- **What you will do**
Print each of the entries exactly, leaving nothing out.

- **Entries shown**
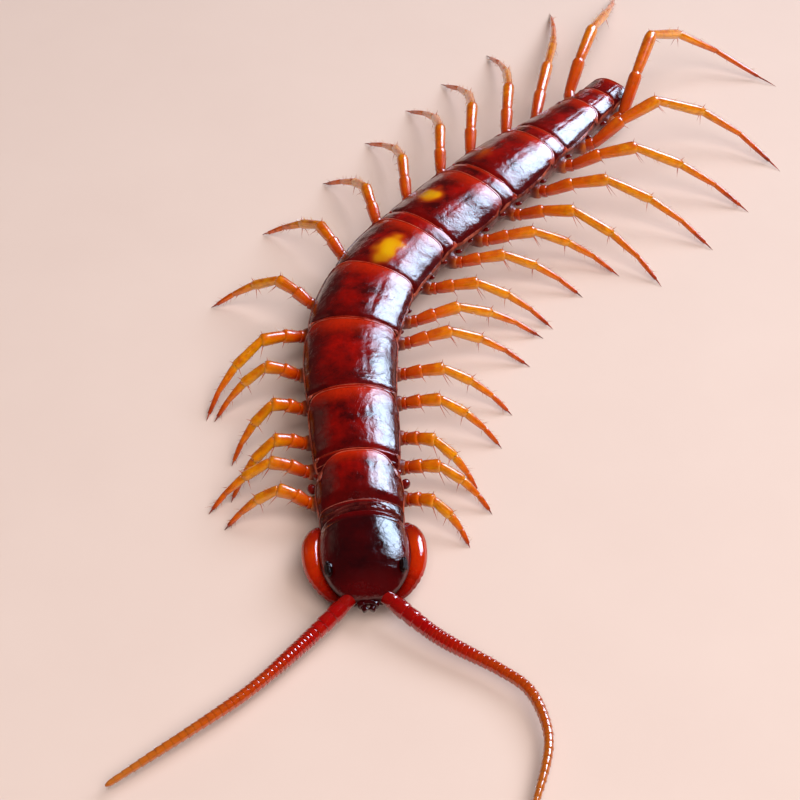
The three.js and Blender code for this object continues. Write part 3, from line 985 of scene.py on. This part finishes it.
def legPose(pair, side):
    reach = legs[sideNames[side] + "Reach"][pair - 1]
    swing = legs[sideNames[side] + "Swing"][pair - 1]
    last = pair == body["pairs"]
    kind = "last" if last else "short" if pair in body["short"] else "long"
    s = plateStart(pair) + body["plates"][pair - 1] * legs["rootPart"][kind]
    turn = heading(s)
    outward = Vector((side * math.cos(turn), -side * math.sin(turn), 0))
    rearward = Vector((math.sin(turn), math.cos(turn), 0))

    def swung(degrees):
        angle = math.radians(degrees)
        return outward * math.cos(angle) + rearward * math.sin(angle)

    most = trunkShape["hipSwing"]
    hipSwing = max(-most, min(most, swing * trunkShape["hipShare"]))
    hipAway = (swung(hipSwing) + Vector((0, 0, trunkShape["hipTilt"]))).normalized()
    out = halfWidth(s) * legs["rootOut"][kind]
    root = at(s, side * out, rootHeight(s))
    foot = root + swung(swing) * reach
    foot.z = legs["foot"]
    start = root + hipAway * legs["seam"]
    span = foot - start
    span.z = 0
    towards = span.normalized()
    extra, extraFrom = legs["lastExtra"]
    length = legs["length"] + legs["growth"] * (pair - 1)
    length += extra * smoothstep(pair, extraFrom, body["pairs"])
    spare = math.sqrt(max(length ** 2 - reach ** 2, legs["leastSpare"]))
    base, share = legs["rearKnee"]
    rear = smoothstep(pair, *legs["rearKneeOver"])
    lift = lerp(legs["kneeLift"][side], base + share * spare, rear)
    knee = root.z + lift + (legs["lastLift"] if last else 0)
    bowShare = smoothstep(pair, legs["bowFrom"][side], body["pairs"] - 0.5)
    thicker, thickerFrom = legs["thicker"]
    angle = math.radians(hipSwing)
    benchAway = Vector((side * math.cos(angle), math.sin(angle), trunkShape["hipTilt"]))
    return {
        "start": start, "span": span, "knee": knee, "hipAway": hipAway,
        "bowing": Vector((-towards.y, towards.x, 0)) * side,
        "bow": lerp(legs["bow"], legs["lastBow"][side], bowShare) * reach,
        "thick": 1 + thicker * smoothstep(pair, thickerFrom, body["pairs"]),
        "benchRoot": Vector((side * out, s, root.z)), "benchAway": benchAway.normalized(),
    }


def legPoint(pose, part):
    if part < 0:
        return pose["start"] + pose["hipAway"] * part * pose["span"].length
    height = 0
    for (low, a), (high, b) in zip(legs["heights"], legs["heights"][1:]):
        if low <= part <= high:
            height = lerp(a, b, (part - low) / (high - low))
            break
    point = pose["start"] + pose["span"] * part
    point += pose["bowing"] * (pose["bow"] * legs["bowPeak"] * part ** 1.5 * (1 - part))
    base = pose["start"].z if part < legs["kneePart"] else legs["foot"]
    point.z = lerp(base, pose["knee"], height)
    return point


models = {
    name: turned(name, taper if name.startswith("tarsus") else swell, legs["sides"])
    for name, _, _ in legs["lengths"] if name != "claw"
}
models["claw"] = turned("claw", hook, 10, 0.7, 0.9)
spine = spike("spine", 6)
bristle = spike("bristle", 3)


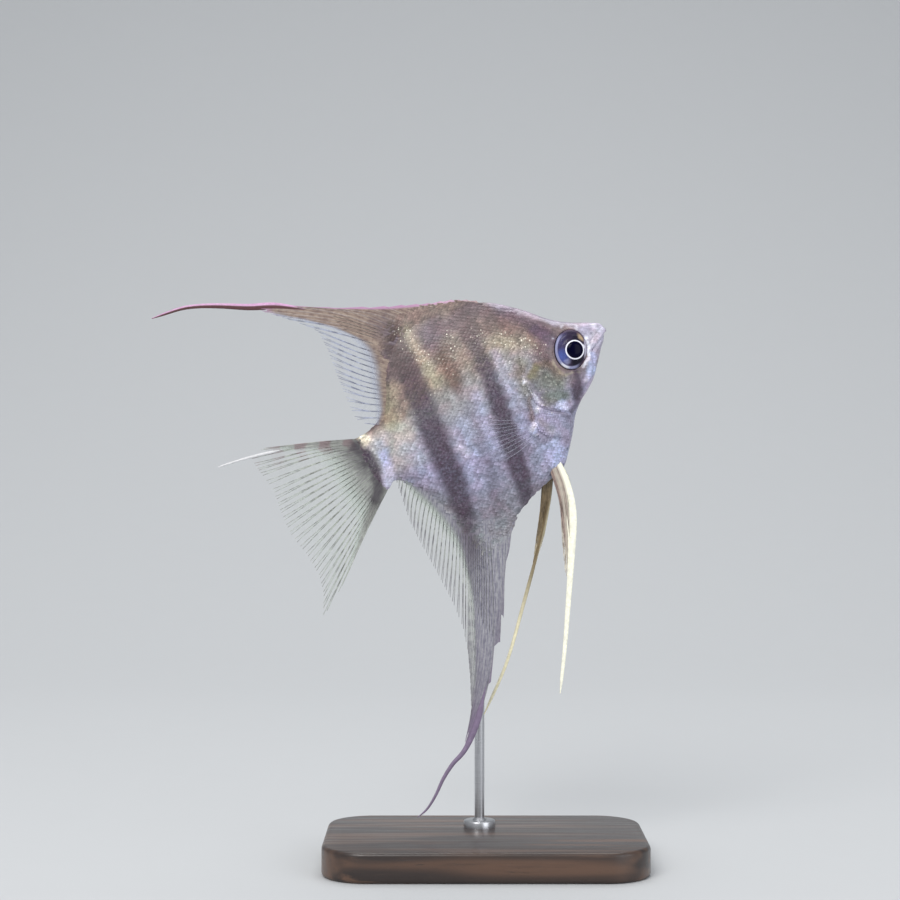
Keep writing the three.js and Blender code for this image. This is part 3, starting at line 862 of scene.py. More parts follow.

- **Reply to the exercise**
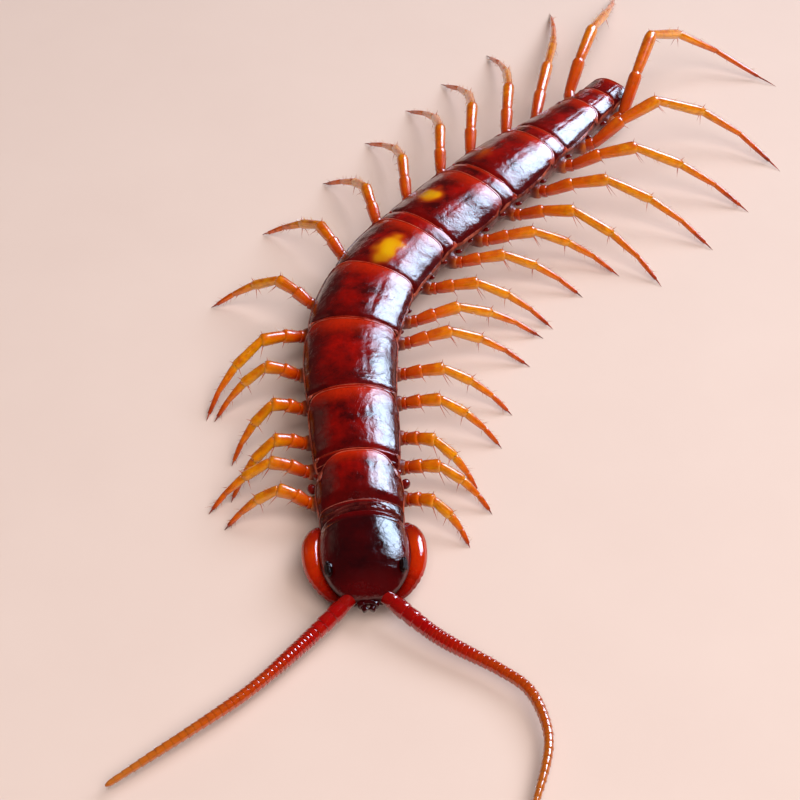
The three.js and Blender code for this object continues. Write part 3, from line 985 of scene.py on. This part finishes it.
def legPose(pair, side):
    reach = legs[sideNames[side] + "Reach"][pair - 1]
    swing = legs[sideNames[side] + "Swing"][pair - 1]
    last = pair == body["pairs"]
    kind = "last" if last else "short" if pair in body["short"] else "long"
    s = plateStart(pair) + body["plates"][pair - 1] * legs["rootPart"][kind]
    turn = heading(s)
    outward = Vector((side * math.cos(turn), -side * math.sin(turn), 0))
    rearward = Vector((math.sin(turn), math.cos(turn), 0))

    def swung(degrees):
        angle = math.radians(degrees)
        return outward * math.cos(angle) + rearward * math.sin(angle)

    most = trunkShape["hipSwing"]
    hipSwing = max(-most, min(most, swing * trunkShape["hipShare"]))
    hipAway = (swung(hipSwing) + Vector((0, 0, trunkShape["hipTilt"]))).normalized()
    out = halfWidth(s) * legs["rootOut"][kind]
    root = at(s, side * out, rootHeight(s))
    foot = root + swung(swing) * reach
    foot.z = legs["foot"]
    start = root + hipAway * legs["seam"]
    span = foot - start
    span.z = 0
    towards = span.normalized()
    extra, extraFrom = legs["lastExtra"]
    length = legs["length"] + legs["growth"] * (pair - 1)
    length += extra * smoothstep(pair, extraFrom, body["pairs"])
    spare = math.sqrt(max(length ** 2 - reach ** 2, legs["leastSpare"]))
    base, share = legs["rearKnee"]
    rear = smoothstep(pair, *legs["rearKneeOver"])
    lift = lerp(legs["kneeLift"][side], base + share * spare, rear)
    knee = root.z + lift + (legs["lastLift"] if last else 0)
    bowShare = smoothstep(pair, legs["bowFrom"][side], body["pairs"] - 0.5)
    thicker, thickerFrom = legs["thicker"]
    angle = math.radians(hipSwing)
    benchAway = Vector((side * math.cos(angle), math.sin(angle), trunkShape["hipTilt"]))
    return {
        "start": start, "span": span, "knee": knee, "hipAway": hipAway,
        "bowing": Vector((-towards.y, towards.x, 0)) * side,
        "bow": lerp(legs["bow"], legs["lastBow"][side], bowShare) * reach,
        "thick": 1 + thicker * smoothstep(pair, thickerFrom, body["pairs"]),
        "benchRoot": Vector((side * out, s, root.z)), "benchAway": benchAway.normalized(),
    }


def legPoint(pose, part):
    if part < 0:
        return pose["start"] + pose["hipAway"] * part * pose["span"].length
    height = 0
    for (low, a), (high, b) in zip(legs["heights"], legs["heights"][1:]):
        if low <= part <= high:
            height = lerp(a, b, (part - low) / (high - low))
            break
    point = pose["start"] + pose["span"] * part
    point += pose["bowing"] * (pose["bow"] * legs["bowPeak"] * part ** 1.5 * (1 - part))
    base = pose["start"].z if part < legs["kneePart"] else legs["foot"]
    point.z = lerp(base, pose["knee"], height)
    return point


models = {
    name: turned(name, taper if name.startswith("tarsus") else swell, legs["sides"])
    for name, _, _ in legs["lengths"] if name != "claw"
}
models["claw"] = turned("claw", hook, 10, 0.7, 0.9)
spine = spike("spine", 6)
bristle = spike("bristle", 3)


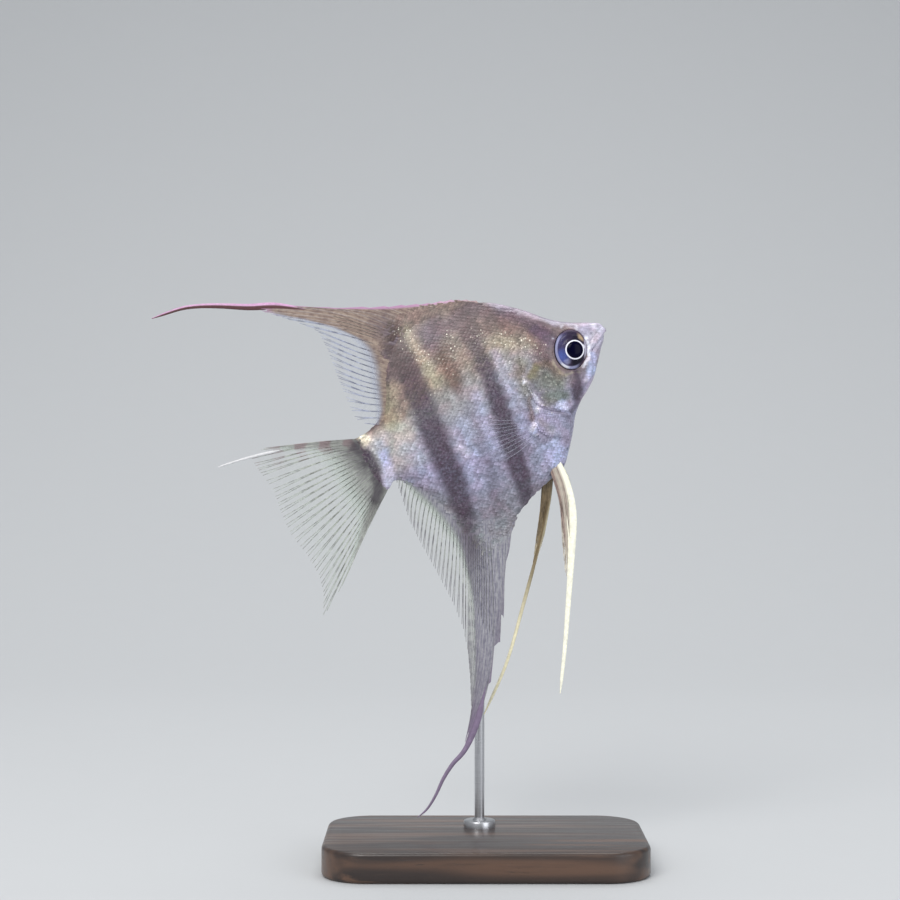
Keep writing the three.js and Blender code for this image. This is part 3, starting at line 862 of scene.py. More parts follow.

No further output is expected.